EXERCISE: Write out only the span of lines that begins at the line with "hose_wire = hose_line.wire()" and ends at the line with "points = [vertex.co". Keep both end lines, word for word.

DATA FOR PROCESSING:
▼
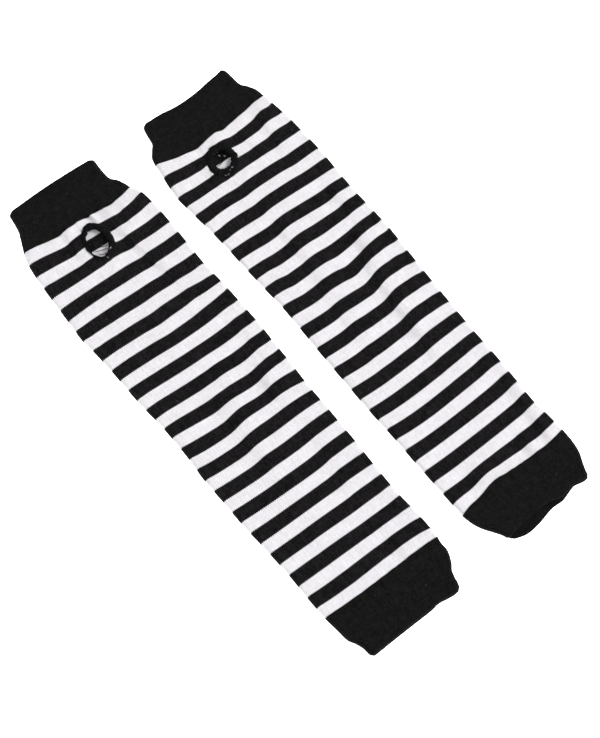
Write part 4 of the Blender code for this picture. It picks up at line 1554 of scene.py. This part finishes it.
▲
▼
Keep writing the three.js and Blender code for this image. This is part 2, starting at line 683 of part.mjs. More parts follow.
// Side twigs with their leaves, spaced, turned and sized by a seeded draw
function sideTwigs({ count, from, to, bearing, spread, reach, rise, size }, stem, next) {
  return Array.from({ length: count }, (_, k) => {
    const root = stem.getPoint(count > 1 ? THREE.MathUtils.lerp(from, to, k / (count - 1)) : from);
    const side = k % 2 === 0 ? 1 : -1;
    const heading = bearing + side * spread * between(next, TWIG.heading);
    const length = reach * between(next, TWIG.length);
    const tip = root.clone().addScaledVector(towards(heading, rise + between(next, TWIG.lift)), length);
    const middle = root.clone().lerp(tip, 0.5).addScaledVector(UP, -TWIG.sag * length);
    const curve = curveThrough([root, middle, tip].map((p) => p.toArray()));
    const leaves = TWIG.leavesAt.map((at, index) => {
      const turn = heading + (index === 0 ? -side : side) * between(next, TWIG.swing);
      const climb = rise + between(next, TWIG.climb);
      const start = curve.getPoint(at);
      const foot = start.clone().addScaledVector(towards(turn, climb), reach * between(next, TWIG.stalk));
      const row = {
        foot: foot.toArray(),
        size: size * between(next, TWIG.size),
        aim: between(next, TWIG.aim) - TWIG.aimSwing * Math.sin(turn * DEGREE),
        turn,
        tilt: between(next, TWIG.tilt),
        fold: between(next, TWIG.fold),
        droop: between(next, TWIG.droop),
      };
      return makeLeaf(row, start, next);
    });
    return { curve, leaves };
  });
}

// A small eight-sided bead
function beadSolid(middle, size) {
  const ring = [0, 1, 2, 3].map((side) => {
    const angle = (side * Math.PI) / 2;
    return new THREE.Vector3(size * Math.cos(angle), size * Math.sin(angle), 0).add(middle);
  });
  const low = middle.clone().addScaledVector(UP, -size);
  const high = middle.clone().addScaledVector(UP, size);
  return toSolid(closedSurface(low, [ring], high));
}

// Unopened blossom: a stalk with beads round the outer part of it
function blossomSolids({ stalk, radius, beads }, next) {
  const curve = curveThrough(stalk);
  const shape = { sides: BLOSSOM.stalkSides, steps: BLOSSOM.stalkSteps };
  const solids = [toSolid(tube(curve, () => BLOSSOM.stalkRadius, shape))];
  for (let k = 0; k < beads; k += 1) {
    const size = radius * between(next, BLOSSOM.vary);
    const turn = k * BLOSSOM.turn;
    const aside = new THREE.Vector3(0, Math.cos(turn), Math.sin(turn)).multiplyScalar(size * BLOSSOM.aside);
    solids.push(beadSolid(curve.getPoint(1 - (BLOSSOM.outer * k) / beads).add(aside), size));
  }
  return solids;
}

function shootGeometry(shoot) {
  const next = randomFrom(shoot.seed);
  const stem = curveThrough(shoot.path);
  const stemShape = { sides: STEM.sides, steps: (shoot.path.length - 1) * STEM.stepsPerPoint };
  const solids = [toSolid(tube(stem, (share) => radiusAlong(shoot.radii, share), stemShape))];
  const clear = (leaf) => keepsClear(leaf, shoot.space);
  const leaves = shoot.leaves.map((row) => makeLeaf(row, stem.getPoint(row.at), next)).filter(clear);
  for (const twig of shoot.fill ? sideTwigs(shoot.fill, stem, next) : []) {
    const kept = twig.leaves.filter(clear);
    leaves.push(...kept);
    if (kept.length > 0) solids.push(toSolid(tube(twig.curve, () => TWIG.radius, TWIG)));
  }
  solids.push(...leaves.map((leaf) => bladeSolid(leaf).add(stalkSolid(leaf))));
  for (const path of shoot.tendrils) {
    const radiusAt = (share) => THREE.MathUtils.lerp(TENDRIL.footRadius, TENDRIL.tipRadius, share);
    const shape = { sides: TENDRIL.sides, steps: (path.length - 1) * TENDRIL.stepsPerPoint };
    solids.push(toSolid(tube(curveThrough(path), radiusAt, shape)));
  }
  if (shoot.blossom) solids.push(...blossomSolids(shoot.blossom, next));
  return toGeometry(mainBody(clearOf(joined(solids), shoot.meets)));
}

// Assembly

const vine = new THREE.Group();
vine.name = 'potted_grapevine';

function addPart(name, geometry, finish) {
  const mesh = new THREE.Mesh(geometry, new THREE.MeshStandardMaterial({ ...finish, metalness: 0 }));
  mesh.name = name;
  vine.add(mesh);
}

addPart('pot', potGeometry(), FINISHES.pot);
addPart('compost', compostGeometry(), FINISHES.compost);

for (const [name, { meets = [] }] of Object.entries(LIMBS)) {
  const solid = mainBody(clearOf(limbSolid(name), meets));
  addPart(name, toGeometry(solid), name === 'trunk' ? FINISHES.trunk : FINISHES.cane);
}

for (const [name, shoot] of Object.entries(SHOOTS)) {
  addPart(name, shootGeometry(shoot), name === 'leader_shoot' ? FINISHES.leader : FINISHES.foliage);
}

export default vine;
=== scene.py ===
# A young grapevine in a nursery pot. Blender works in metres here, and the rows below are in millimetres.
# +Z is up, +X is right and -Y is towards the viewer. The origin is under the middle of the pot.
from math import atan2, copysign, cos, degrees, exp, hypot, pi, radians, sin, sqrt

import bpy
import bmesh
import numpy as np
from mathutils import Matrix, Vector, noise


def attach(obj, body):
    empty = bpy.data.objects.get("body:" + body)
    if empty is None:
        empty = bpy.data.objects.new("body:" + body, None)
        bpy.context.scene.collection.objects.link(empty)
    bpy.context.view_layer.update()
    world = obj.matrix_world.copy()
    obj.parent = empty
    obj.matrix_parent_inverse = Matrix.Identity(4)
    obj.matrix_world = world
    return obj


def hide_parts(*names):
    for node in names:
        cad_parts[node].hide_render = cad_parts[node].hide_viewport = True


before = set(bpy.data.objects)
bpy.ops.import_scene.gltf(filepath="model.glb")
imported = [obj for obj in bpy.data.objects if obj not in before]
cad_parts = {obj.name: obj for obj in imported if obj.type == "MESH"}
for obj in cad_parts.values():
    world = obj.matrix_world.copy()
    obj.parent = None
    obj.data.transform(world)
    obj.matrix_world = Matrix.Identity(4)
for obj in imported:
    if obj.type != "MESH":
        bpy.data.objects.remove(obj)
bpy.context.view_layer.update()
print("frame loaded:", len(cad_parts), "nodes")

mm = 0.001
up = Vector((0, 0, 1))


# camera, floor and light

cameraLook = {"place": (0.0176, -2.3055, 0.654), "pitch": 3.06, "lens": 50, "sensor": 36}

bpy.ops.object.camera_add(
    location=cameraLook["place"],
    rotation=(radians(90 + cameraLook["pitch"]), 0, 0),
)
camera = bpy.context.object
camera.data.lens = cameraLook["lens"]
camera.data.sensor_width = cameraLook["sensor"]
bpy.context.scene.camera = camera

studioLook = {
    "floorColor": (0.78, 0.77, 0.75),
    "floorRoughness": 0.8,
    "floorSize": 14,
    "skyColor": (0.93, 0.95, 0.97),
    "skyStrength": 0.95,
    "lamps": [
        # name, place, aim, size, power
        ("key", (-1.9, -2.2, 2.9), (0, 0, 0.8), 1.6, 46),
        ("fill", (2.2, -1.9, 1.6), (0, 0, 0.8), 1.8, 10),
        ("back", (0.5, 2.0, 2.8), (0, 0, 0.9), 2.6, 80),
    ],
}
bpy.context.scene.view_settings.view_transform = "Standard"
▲
▼
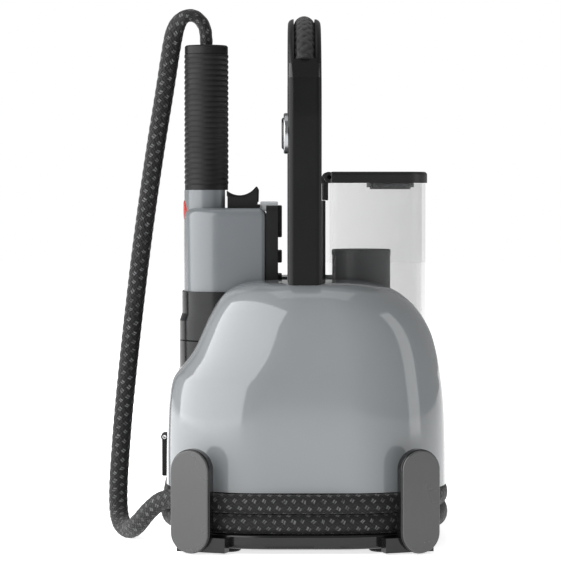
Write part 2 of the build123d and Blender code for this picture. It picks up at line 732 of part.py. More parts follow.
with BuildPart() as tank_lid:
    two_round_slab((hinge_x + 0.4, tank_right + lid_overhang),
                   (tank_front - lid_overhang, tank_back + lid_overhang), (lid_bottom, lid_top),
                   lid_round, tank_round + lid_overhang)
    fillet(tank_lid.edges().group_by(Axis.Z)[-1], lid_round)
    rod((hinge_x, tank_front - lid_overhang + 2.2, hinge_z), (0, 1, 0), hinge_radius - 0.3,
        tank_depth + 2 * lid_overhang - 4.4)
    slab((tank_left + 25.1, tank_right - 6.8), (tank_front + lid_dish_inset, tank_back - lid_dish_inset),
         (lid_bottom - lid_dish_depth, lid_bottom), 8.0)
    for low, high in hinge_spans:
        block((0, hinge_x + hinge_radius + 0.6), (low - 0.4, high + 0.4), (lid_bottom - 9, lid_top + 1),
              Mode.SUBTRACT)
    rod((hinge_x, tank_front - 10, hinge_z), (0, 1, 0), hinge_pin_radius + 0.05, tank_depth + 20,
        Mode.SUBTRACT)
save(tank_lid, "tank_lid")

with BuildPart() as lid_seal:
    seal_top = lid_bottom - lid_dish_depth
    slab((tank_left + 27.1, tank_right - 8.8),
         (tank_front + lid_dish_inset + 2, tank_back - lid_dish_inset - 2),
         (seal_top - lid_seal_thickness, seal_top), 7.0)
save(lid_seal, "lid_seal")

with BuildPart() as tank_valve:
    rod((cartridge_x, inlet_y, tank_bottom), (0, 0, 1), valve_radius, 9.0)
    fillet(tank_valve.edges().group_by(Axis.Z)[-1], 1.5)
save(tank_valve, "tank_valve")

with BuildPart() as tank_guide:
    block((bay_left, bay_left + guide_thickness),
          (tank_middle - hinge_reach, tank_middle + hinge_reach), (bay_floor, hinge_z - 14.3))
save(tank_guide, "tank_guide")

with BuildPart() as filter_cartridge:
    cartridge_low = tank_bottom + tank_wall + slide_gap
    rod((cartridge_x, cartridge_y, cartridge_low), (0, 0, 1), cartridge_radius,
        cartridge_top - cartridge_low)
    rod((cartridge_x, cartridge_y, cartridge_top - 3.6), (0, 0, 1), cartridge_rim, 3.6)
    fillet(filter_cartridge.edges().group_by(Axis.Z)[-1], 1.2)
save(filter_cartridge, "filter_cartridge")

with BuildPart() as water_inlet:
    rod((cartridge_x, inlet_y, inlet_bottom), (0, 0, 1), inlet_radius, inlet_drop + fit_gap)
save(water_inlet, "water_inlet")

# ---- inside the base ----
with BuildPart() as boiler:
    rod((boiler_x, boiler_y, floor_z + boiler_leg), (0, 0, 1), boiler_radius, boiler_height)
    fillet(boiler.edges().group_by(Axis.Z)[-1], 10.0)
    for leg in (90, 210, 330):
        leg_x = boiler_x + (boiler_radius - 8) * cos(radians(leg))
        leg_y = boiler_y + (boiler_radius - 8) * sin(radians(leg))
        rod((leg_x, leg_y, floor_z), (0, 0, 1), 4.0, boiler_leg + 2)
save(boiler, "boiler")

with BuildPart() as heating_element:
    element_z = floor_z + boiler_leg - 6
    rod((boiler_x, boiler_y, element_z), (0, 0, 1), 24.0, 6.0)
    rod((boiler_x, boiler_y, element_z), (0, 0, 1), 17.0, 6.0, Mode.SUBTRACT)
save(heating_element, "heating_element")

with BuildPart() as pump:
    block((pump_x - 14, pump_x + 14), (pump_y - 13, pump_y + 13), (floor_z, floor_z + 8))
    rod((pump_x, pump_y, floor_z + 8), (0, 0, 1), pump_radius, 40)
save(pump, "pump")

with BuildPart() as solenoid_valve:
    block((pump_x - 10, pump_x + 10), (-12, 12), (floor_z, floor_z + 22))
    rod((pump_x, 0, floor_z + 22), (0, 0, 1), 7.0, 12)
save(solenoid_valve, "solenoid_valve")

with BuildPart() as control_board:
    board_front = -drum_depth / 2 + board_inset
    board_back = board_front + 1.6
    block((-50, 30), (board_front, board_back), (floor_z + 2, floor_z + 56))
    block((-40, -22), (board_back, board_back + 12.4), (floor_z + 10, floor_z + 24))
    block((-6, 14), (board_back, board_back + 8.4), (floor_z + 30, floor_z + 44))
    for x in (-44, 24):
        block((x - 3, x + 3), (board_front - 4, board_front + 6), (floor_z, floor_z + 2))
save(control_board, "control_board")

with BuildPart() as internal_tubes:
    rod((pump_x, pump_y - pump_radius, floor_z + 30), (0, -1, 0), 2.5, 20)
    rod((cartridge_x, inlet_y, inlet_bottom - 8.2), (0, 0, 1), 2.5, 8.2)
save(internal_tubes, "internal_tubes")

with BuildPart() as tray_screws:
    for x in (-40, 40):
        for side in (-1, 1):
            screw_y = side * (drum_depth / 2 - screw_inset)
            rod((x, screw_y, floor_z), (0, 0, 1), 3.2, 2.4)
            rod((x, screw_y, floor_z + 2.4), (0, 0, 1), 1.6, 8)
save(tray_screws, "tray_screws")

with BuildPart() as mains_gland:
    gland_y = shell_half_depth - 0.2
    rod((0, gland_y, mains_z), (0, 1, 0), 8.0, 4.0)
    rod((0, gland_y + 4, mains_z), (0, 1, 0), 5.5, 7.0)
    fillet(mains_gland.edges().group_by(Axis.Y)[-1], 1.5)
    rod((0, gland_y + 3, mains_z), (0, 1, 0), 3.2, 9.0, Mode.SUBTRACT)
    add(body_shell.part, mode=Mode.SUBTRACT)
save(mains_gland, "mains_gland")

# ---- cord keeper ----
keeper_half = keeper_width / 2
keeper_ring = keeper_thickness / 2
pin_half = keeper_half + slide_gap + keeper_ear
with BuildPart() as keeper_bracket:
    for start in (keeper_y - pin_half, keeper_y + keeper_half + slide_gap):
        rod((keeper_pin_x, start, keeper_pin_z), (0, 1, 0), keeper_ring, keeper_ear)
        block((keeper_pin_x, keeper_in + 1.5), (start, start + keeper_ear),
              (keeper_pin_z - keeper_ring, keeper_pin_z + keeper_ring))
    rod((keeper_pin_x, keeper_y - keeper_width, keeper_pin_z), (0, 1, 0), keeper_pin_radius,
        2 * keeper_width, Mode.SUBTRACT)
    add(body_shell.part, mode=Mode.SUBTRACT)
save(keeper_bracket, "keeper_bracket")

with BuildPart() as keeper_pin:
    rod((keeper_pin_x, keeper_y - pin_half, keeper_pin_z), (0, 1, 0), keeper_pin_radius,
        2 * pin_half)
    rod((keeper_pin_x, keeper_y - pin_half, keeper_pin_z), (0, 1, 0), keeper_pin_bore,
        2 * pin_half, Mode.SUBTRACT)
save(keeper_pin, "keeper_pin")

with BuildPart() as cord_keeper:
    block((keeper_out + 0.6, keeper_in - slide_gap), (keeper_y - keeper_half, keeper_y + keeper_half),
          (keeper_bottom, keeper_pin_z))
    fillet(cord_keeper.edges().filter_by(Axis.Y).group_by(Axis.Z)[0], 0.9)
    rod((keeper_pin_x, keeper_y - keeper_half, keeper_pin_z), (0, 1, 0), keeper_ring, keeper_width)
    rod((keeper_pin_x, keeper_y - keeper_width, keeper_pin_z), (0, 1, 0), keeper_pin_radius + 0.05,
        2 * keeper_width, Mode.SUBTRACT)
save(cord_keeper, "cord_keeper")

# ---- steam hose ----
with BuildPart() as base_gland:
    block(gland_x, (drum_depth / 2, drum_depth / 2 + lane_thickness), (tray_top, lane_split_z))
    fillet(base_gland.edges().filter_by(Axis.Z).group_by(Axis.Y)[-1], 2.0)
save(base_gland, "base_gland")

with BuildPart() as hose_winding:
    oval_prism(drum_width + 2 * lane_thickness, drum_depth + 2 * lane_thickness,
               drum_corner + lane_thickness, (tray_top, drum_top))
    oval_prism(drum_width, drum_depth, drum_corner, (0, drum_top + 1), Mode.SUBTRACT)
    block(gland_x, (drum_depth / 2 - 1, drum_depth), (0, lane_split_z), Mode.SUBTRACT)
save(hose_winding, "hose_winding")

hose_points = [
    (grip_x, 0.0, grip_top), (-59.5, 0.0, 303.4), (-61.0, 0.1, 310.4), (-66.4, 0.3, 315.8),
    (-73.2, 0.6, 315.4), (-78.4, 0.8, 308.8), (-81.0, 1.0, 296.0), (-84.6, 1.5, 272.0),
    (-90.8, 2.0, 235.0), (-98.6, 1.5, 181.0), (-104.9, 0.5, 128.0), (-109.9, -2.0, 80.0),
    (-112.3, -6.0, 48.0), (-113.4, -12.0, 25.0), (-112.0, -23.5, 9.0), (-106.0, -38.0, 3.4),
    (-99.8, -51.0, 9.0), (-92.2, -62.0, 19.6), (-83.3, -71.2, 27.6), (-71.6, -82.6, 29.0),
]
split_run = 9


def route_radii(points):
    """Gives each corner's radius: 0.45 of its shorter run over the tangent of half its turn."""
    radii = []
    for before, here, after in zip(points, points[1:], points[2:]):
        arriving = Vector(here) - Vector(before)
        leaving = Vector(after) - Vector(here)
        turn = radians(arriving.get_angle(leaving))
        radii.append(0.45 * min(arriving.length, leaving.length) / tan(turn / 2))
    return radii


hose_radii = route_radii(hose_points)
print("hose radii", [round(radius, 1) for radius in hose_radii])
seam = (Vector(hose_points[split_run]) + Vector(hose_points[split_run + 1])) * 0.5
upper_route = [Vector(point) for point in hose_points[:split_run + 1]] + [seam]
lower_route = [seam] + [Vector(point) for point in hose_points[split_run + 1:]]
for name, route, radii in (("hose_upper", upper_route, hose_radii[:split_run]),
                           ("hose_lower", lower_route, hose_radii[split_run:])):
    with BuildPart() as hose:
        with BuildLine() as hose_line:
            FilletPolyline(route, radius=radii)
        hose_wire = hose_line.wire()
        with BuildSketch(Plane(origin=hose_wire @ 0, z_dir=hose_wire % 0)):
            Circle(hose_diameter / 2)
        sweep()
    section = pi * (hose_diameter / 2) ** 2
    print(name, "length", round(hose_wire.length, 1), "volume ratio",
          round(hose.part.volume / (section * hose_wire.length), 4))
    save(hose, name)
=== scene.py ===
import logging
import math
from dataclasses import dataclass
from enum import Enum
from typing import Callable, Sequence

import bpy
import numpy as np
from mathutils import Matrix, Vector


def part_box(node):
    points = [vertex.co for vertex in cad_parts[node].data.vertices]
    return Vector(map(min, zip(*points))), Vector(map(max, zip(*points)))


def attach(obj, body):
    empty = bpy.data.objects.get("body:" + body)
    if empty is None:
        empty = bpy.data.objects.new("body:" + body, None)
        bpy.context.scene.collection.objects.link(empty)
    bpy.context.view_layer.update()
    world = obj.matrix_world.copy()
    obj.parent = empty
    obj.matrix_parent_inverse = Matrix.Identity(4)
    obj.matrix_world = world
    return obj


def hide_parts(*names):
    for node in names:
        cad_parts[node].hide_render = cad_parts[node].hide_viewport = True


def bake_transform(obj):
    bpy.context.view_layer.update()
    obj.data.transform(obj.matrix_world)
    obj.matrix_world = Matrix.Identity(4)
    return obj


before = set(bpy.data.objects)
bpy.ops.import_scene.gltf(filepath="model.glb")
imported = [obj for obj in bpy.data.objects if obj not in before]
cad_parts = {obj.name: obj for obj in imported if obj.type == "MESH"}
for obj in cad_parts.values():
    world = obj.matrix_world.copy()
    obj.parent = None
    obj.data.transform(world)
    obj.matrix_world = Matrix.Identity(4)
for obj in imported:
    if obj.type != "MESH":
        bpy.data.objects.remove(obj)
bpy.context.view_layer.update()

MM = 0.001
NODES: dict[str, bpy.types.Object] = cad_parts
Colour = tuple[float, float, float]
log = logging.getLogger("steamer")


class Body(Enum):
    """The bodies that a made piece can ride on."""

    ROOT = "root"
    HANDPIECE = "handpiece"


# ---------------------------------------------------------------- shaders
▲
OUTPUT FOR THIS EXERCISE:
        hose_wire = hose_line.wire()
        with BuildSketch(Plane(origin=hose_wire @ 0, z_dir=hose_wire % 0)):
            Circle(hose_diameter / 2)
        sweep()
    section = pi * (hose_diameter / 2) ** 2
    print(name, "length", round(hose_wire.length, 1), "volume ratio",
          round(hose.part.volume / (section * hose_wire.length), 4))
    save(hose, name)
=== scene.py ===
import logging
import math
from dataclasses import dataclass
from enum import Enum
from typing import Callable, Sequence

import bpy
import numpy as np
from mathutils import Matrix, Vector


def part_box(node):
    points = [vertex.co for vertex in cad_parts[node].data.vertices]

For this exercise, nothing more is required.